With temperatures down, the fishing action in many places has slowed. At times like this, many anglers flock to the canal where warm water from the cooling towers at Duke Energy Florida's power plant at Anclote flows into the Gulf.

Guide bites

Capt. Mike Manning, 727-243-8918: Capt. Mike says options are few right now due to the low water temperatures. Until things rebound a bit, which will take a string of warm days, the action is going to be well up the Anclote and Cotee rivers. Snook, reds, and up to where there remains a good level of salinity, trout will be the main targets. Meanwhile, the Anclote power plant is the go-to spot this time of year. Pompano, permit, trout, reds and even some snook are there. They lay near the bottom of the deep outfall canal to stay warm, but when the plant is pumping out warm water, the action heats up. Capt. Mike likes to work the low, incoming tide. Nothing beats live shrimp. It can be frustrating, as the bite can turn off and on like a light switch. He recommends putting in your time, as being there when the fish turn on is the key to success.

Capt. Josh Fritz, 352-345-9304: Capt. Josh says anglers fishing from Hudson north have little recourse but to head into the backwaters, canals and springs up the creeks. Live shrimp fished within a hundred yards of the springs, which are pumping out warm water, is the best chance one has right now of taking reds and trout. Offshore anglers can take advantage of the sheepshead bite on rocky bottom patches in 10 to 12 feet of water. The big breeder fish are preparing for their annual spawn, and the action should be good through February. The fish like live shrimp on the bottom, and some real bruisers can be taken at this time of year.


Tackle shop roundup

Armed Anglers, 727-945-1808: Capt. Griff says anglers have been finding black drum, sheepshead and reds just above the Alt. 19 bridge on the Anclote River. Shrimp fished on the bottom has been tops. The pompano and permit bite has been on and off at the Anclote power plant outfall. On cold mornings when the plant is pumping out warm water, the fish turn on. Trout, reds, drum and even the odd snook have been taken. When the plant isn’t pumping, the action can nearly stop. Offshore anglers have been staying in for the most part, but those going have been limited to fishing rocky bottom for hogfish. Jigs tipped with shrimp have been working best.

J&J Bait and Tackle II, 727-940-7928: J&J Bait and Tackle II, 727-940-7928: James reports anglers have been fishing the Anclote power plant outfall with mixed success. There are times when the pompano and permit are biting well, with some reds and even a snook or two being caught. Silver trout have been a good bet along the Intracoastal Waterway and over the deep cut at the north end of Anclote Key. Prior to the weekend, anglers were finding schooling mackerel on the deep flats north and south of Anclote Key. Shrimp on or near the bottom has been working. The farther up the Anclote River one goes, the better the odds of tangling with a snook, but there also are reds and drum there, especially above the U.S. 19 bridge.

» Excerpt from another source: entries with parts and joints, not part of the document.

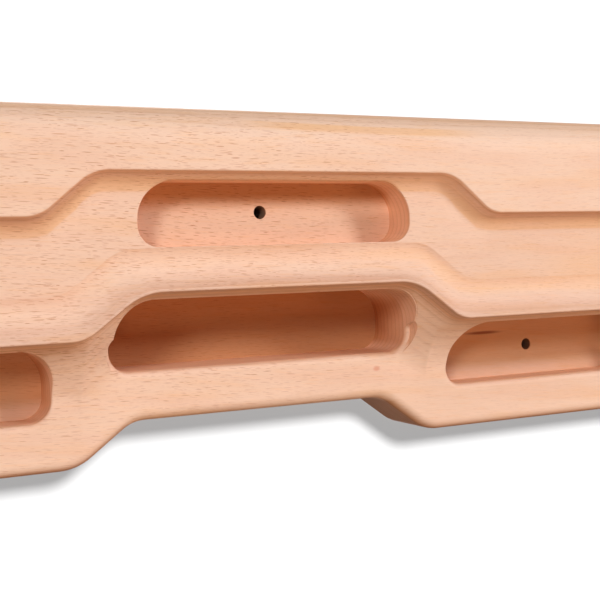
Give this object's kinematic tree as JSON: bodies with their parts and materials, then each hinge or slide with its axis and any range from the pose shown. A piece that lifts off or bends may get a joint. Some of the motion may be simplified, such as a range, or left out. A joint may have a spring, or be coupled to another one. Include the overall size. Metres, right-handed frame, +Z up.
{
  "type": "hangboard",
  "caption": "Wall-mounted wooden climbing hangboard with a rounded top edge, stepped crest lines and rounded finger pockets, milled from a glued-up beech block.",
  "frame": {"origin": "middle of the flat back face: half way along the board, and half way between its lowest and highest edges", "axes": "+X along the board to the right as seen from the front, +Y into the wall, +Z up; the front faces -Y"},
  "size_m": [0.5, 0.06, 0.15],
  "materials": {
    "beech_bottom": "fine-sanded bare beech",
    "beech_lower": "fine-sanded bare beech",
    "beech_upper": "fine-sanded bare beech",
    "beech_top": "fine-sanded bare beech"
  },
  "bodies": {
    "root": {"stave_bottom": "beech_bottom", "stave_lower": "beech_lower", "stave_upper": "beech_upper", "stave_top": "beech_top"}
  },
  "joints": []
}
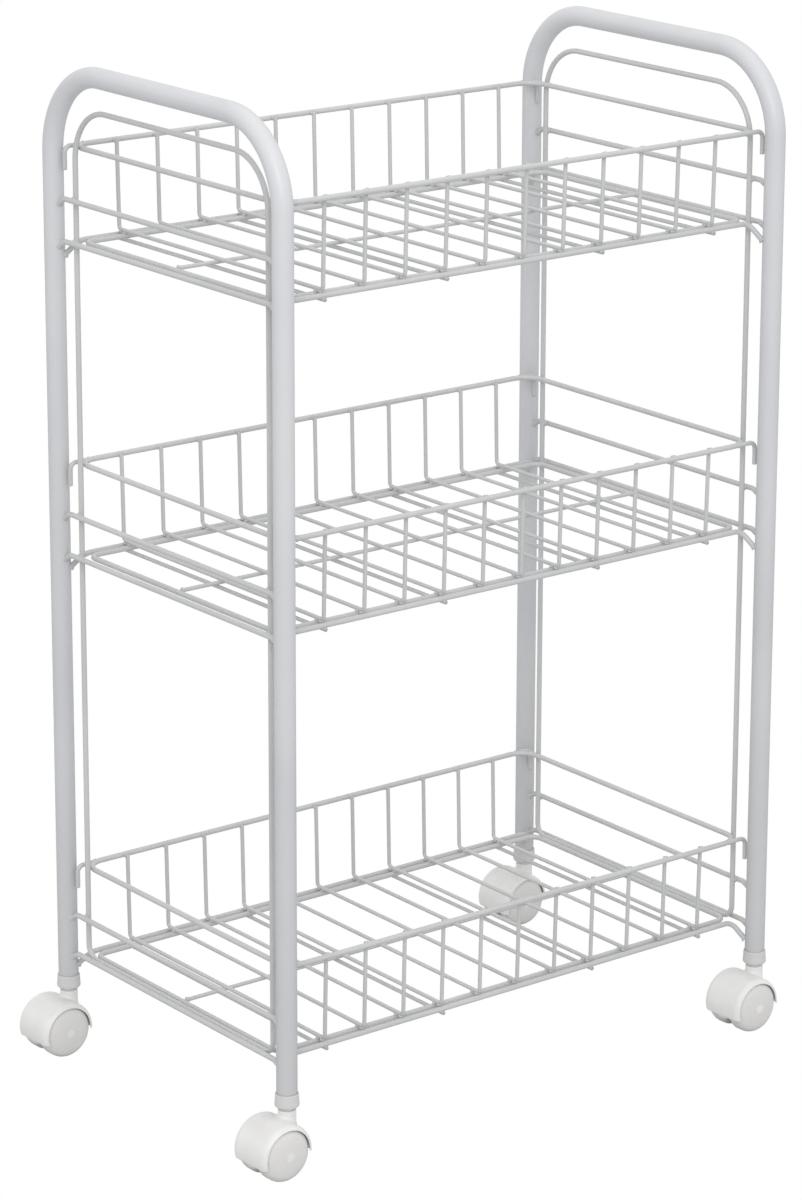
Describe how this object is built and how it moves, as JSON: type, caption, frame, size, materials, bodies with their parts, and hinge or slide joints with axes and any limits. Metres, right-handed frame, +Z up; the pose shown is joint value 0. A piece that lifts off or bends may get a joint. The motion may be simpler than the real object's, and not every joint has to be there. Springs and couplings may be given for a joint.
{
  "type": "rolling utility cart",
  "caption": "Rolling utility cart with bent-tube end frames, open wire baskets on three levels and swivelling twin-wheel casters.",
  "frame": {"origin": "on the floor under the middle of the cart's bounding box, with the casters trailing towards -X", "axes": "+Z up, X along the baskets' length with the two end frames at -X and +X, Y across the depth with -Y as the front"},
  "size_m": [0.4854, 0.3166, 0.752],
  "materials": {
    "powder_coated_steel": "satin light grey-white powder coat",
    "caster_plastic": "fine-grained warm white moulded plastic",
    "steel": "plain zinc-plated steel pin"
  },
  "bodies": {
    "frame": {"left_handle_tube": "powder_coated_steel", "left_wire_loop": "powder_coated_steel", "left_top_guard_rung": "powder_coated_steel", "left_top_floor_rung": "powder_coated_steel", "left_middle_guard_rung": "powder_coated_steel", "left_middle_floor_rung": "powder_coated_steel", "left_bottom_guard_rung": "powder_coated_steel", "left_bottom_floor_rung": "powder_coated_steel", "front_left_stem_socket": "caster_plastic", "back_left_stem_socket": "caster_plastic", "right_handle_tube": "powder_coated_steel", "right_wire_loop": "powder_coated_steel", "right_top_guard_rung": "powder_coated_steel", "right_top_floor_rung": "powder_coated_steel", "right_middle_guard_rung": "powder_coated_steel", "right_middle_floor_rung": "powder_coated_steel", "right_bottom_guard_rung": "powder_coated_steel", "right_bottom_floor_rung": "powder_coated_steel", "front_right_stem_socket": "caster_plastic", "back_right_stem_socket": "caster_plastic", "top_basket_rim": "powder_coated_steel", "top_basket_grid": "powder_coated_steel", "top_basket_floor_frame": "powder_coated_steel", "middle_basket_rim": "powder_coated_steel", "middle_basket_grid": "powder_coated_steel", "middle_basket_floor_frame": "powder_coated_steel", "bottom_basket_rim": "powder_coated_steel", "bottom_basket_grid": "powder_coated_steel", "bottom_basket_floor_frame": "powder_coated_steel"},
    "front_left_caster": {"front_left_caster_housing": "caster_plastic", "front_left_caster_stem": "steel", "front_left_caster_axle": "steel"},
    "front_left_front_wheel": {"front_left_front_wheel": "caster_plastic"},
    "front_left_back_wheel": {"front_left_back_wheel": "caster_plastic"},
    "back_left_caster": {"back_left_caster_housing": "caster_plastic", "back_left_caster_stem": "steel", "back_left_caster_axle": "steel"},
    "back_left_front_wheel": {"back_left_front_wheel": "caster_plastic"},
    "back_left_back_wheel": {"back_left_back_wheel": "caster_plastic"},
    "front_right_caster": {"front_right_caster_housing": "caster_plastic", "front_right_caster_stem": "steel", "front_right_caster_axle": "steel"},
    "front_right_front_wheel": {"front_right_front_wheel": "caster_plastic"},
    "front_right_back_wheel": {"front_right_back_wheel": "caster_plastic"},
    "back_right_caster": {"back_right_caster_housing": "caster_plastic", "back_right_caster_stem": "steel", "back_right_caster_axle": "steel"},
    "back_right_front_wheel": {"back_right_front_wheel": "caster_plastic"},
    "back_right_back_wheel": {"back_right_back_wheel": "caster_plastic"}
  },
  "joints": [
    {"name": "front_left_swivel", "type": "hinge", "parent": "frame", "child": "front_left_caster", "pos_m": [-0.20751, -0.13756, 0.049], "axis": [0, 0, 1], "continuous": true},
    {"name": "front_left_front_wheel_spin", "type": "hinge", "parent": "front_left_caster", "child": "front_left_front_wheel", "pos_m": [-0.22, -0.138, 0.02], "axis": [-0.0349, 0.9994, 0], "continuous": true},
    {"name": "front_left_back_wheel_spin", "type": "hinge", "parent": "front_left_caster", "child": "front_left_back_wheel", "pos_m": [-0.22, -0.138, 0.02], "axis": [-0.0349, 0.9994, 0], "continuous": true},
    {"name": "back_left_swivel", "type": "hinge", "parent": "frame", "child": "back_left_caster", "pos_m": [-0.20751, 0.13844, 0.049], "axis": [0, 0, 1], "continuous": true},
    {"name": "back_left_front_wheel_spin", "type": "hinge", "parent": "back_left_caster", "child": "back_left_front_wheel", "pos_m": [-0.22, 0.138, 0.02], "axis": [-0.0349, 0.9994, 0], "continuous": true},
    {"name": "back_left_back_wheel_spin", "type": "hinge", "parent": "back_left_caster", "child": "back_left_back_wheel", "pos_m": [-0.22, 0.138, 0.02], "axis": [-0.0349, 0.9994, 0], "continuous": true},
    {"name": "front_right_swivel", "type": "hinge", "parent": "frame", "child": "front_right_caster", "pos_m": [0.23249, -0.13756, 0.049], "axis": [0, 0, 1], "continuous": true},
    {"name": "front_right_front_wheel_spin", "type": "hinge", "parent": "front_right_caster", "child": "front_right_front_wheel", "pos_m": [0.22, -0.138, 0.02], "axis": [-0.0349, 0.9994, 0], "continuous": true},
    {"name": "front_right_back_wheel_spin", "type": "hinge", "parent": "front_right_caster", "child": "front_right_back_wheel", "pos_m": [0.22, -0.138, 0.02], "axis": [-0.0349, 0.9994, 0], "continuous": true},
    {"name": "back_right_swivel", "type": "hinge", "parent": "frame", "child": "back_right_caster", "pos_m": [0.23249, 0.13844, 0.049], "axis": [0, 0, 1], "continuous": true},
    {"name": "back_right_front_wheel_spin", "type": "hinge", "parent": "back_right_caster", "child": "back_right_front_wheel", "pos_m": [0.22, 0.138, 0.02], "axis": [-0.0349, 0.9994, 0], "continuous": true},
    {"name": "back_right_back_wheel_spin", "type": "hinge", "parent": "back_right_caster", "child": "back_right_back_wheel", "pos_m": [0.22, 0.138, 0.02], "axis": [-0.0349, 0.9994, 0], "continuous": true}
  ]
}
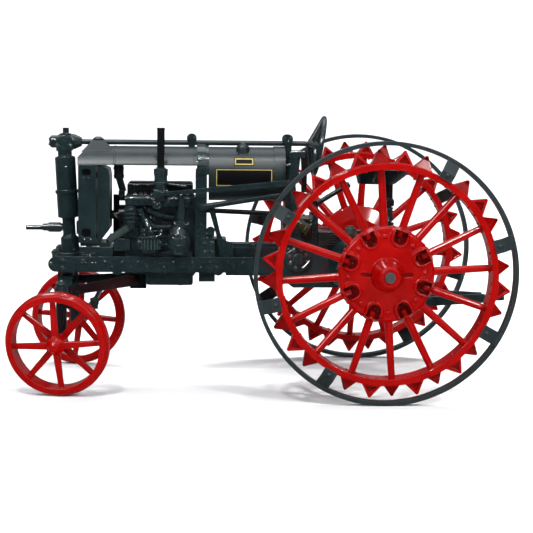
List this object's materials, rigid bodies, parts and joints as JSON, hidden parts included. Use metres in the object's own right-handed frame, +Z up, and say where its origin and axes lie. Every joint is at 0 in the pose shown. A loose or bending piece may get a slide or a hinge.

Tarpon Trading Company, 727-937-1488: Larry says the cold weather has been a challenge for a lot of anglers. Those diehards still going at it are working the backwaters in deeper pockets, where they are finding trout, sheepshead and jacks. Live shrimp has been king. Anglers fishing Doc’s Jigs at the Anclote power plant outfall have been connecting with pompano and permit. They also are getting some mangrove snapper and trout. The bite has been best on the coldest days when the power plant is pumping out warm water from its cooling towers.

One Stop Bait and Tackle, 727-842-5610: Joe reports anglers were finding plenty of mackerel on the deep flats, around Anclote Key and south to Honeymoon Island, but that was before temperatures dropped over the weekend. He thinks we may need a few days of warm weather and sunny days to bring things back around. The snook are well into the back country and up the rivers. You won’t have to go as far back for reds and trout, and many residential canals are holding them now. Deeper pockets and along seawalls fished with live shrimp is best. Silver trout don’t mind cold water, and those fishing sand and hard bottom in 15 feet of water from Anclote Key south to Dunedin have been finding plenty. Live or frozen shrimp will take them. The Anclote power plant outfall is producing a mixed bag of permit, pompano, trout, reds and the odd snook. Waders working the channel just off the canal have been doing well with live shrimp.